Set exercise. Return the full material exactly.

Data segment.
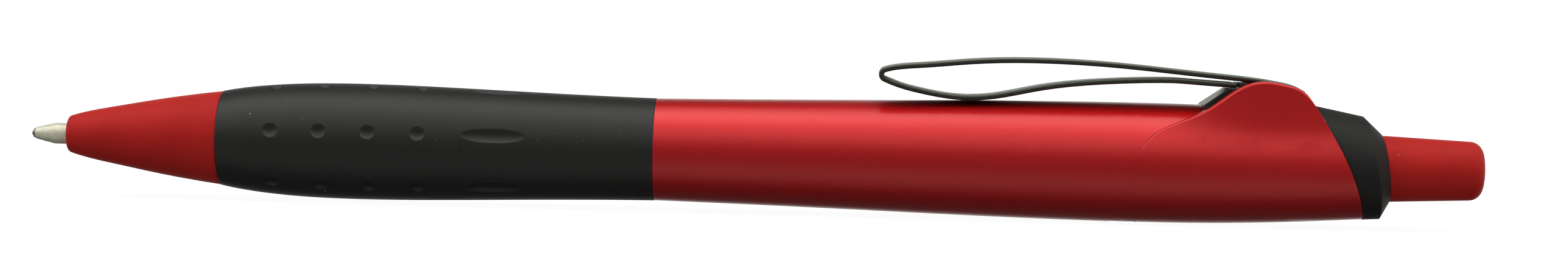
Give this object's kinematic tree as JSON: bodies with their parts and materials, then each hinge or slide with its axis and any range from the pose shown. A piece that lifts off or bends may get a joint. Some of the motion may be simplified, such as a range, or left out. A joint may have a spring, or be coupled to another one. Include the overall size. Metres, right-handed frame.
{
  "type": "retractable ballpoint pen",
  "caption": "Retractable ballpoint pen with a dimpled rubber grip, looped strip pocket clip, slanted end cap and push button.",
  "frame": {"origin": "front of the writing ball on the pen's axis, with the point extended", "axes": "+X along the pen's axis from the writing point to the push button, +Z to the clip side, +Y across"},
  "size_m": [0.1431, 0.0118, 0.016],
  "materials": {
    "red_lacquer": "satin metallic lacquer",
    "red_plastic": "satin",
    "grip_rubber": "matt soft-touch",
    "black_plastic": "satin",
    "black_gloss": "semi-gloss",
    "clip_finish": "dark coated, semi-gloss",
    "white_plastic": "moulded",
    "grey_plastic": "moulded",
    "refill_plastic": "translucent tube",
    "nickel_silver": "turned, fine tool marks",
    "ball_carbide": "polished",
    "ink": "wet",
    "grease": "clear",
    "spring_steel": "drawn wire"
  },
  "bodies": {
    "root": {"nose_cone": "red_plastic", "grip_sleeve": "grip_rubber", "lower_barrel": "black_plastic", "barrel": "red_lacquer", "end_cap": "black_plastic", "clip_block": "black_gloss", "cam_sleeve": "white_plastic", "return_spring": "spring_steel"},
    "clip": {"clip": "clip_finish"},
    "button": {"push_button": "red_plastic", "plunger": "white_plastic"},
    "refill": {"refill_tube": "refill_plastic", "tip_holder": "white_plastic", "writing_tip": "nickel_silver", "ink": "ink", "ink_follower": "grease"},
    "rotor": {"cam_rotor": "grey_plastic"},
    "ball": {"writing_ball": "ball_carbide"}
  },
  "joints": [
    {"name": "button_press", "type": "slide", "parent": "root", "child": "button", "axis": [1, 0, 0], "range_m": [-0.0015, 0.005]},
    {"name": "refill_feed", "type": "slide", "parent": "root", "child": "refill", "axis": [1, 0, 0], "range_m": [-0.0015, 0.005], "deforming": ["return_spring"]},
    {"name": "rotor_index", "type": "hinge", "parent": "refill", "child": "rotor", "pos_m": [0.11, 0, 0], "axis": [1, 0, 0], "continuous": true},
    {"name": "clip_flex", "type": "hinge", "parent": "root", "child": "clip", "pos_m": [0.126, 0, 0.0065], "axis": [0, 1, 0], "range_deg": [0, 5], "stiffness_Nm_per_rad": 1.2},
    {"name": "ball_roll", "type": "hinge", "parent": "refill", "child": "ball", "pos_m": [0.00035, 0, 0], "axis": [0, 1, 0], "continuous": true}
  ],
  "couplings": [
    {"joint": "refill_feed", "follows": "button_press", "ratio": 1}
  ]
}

Output for this exercise.
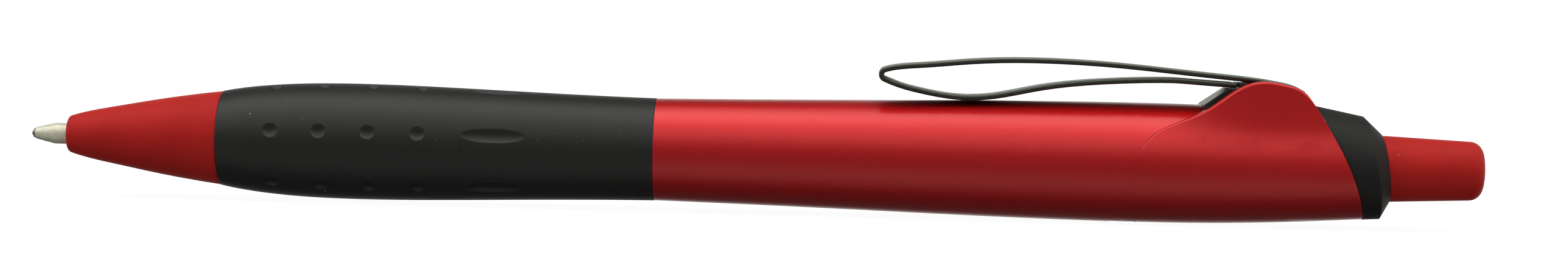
Give this object's kinematic tree as JSON: bodies with their parts and materials, then each hinge or slide with its axis and any range from the pose shown. A piece that lifts off or bends may get a joint. Some of the motion may be simplified, such as a range, or left out. A joint may have a spring, or be coupled to another one. Include the overall size. Metres, right-handed frame.
{
  "type": "retractable ballpoint pen",
  "caption": "Retractable ballpoint pen with a dimpled rubber grip, looped strip pocket clip, slanted end cap and push button.",
  "frame": {"origin": "front of the writing ball on the pen's axis, with the point extended", "axes": "+X along the pen's axis from the writing point to the push button, +Z to the clip side, +Y across"},
  "size_m": [0.1431, 0.0118, 0.016],
  "materials": {
    "red_lacquer": "satin metallic lacquer",
    "red_plastic": "satin",
    "grip_rubber": "matt soft-touch",
    "black_plastic": "satin",
    "black_gloss": "semi-gloss",
    "clip_finish": "dark coated, semi-gloss",
    "white_plastic": "moulded",
    "grey_plastic": "moulded",
    "refill_plastic": "translucent tube",
    "nickel_silver": "turned, fine tool marks",
    "ball_carbide": "polished",
    "ink": "wet",
    "grease": "clear",
    "spring_steel": "drawn wire"
  },
  "bodies": {
    "root": {"nose_cone": "red_plastic", "grip_sleeve": "grip_rubber", "lower_barrel": "black_plastic", "barrel": "red_lacquer", "end_cap": "black_plastic", "clip_block": "black_gloss", "cam_sleeve": "white_plastic", "return_spring": "spring_steel"},
    "clip": {"clip": "clip_finish"},
    "button": {"push_button": "red_plastic", "plunger": "white_plastic"},
    "refill": {"refill_tube": "refill_plastic", "tip_holder": "white_plastic", "writing_tip": "nickel_silver", "ink": "ink", "ink_follower": "grease"},
    "rotor": {"cam_rotor": "grey_plastic"},
    "ball": {"writing_ball": "ball_carbide"}
  },
  "joints": [
    {"name": "button_press", "type": "slide", "parent": "root", "child": "button", "axis": [1, 0, 0], "range_m": [-0.0015, 0.005]},
    {"name": "refill_feed", "type": "slide", "parent": "root", "child": "refill", "axis": [1, 0, 0], "range_m": [-0.0015, 0.005], "deforming": ["return_spring"]},
    {"name": "rotor_index", "type": "hinge", "parent": "refill", "child": "rotor", "pos_m": [0.11, 0, 0], "axis": [1, 0, 0], "continuous": true},
    {"name": "clip_flex", "type": "hinge", "parent": "root", "child": "clip", "pos_m": [0.126, 0, 0.0065], "axis": [0, 1, 0], "range_deg": [0, 5], "stiffness_Nm_per_rad": 1.2},
    {"name": "ball_roll", "type": "hinge", "parent": "refill", "child": "ball", "pos_m": [0.00035, 0, 0], "axis": [0, 1, 0], "continuous": true}
  ],
  "couplings": [
    {"joint": "refill_feed", "follows": "button_press", "ratio": 1}
  ]
}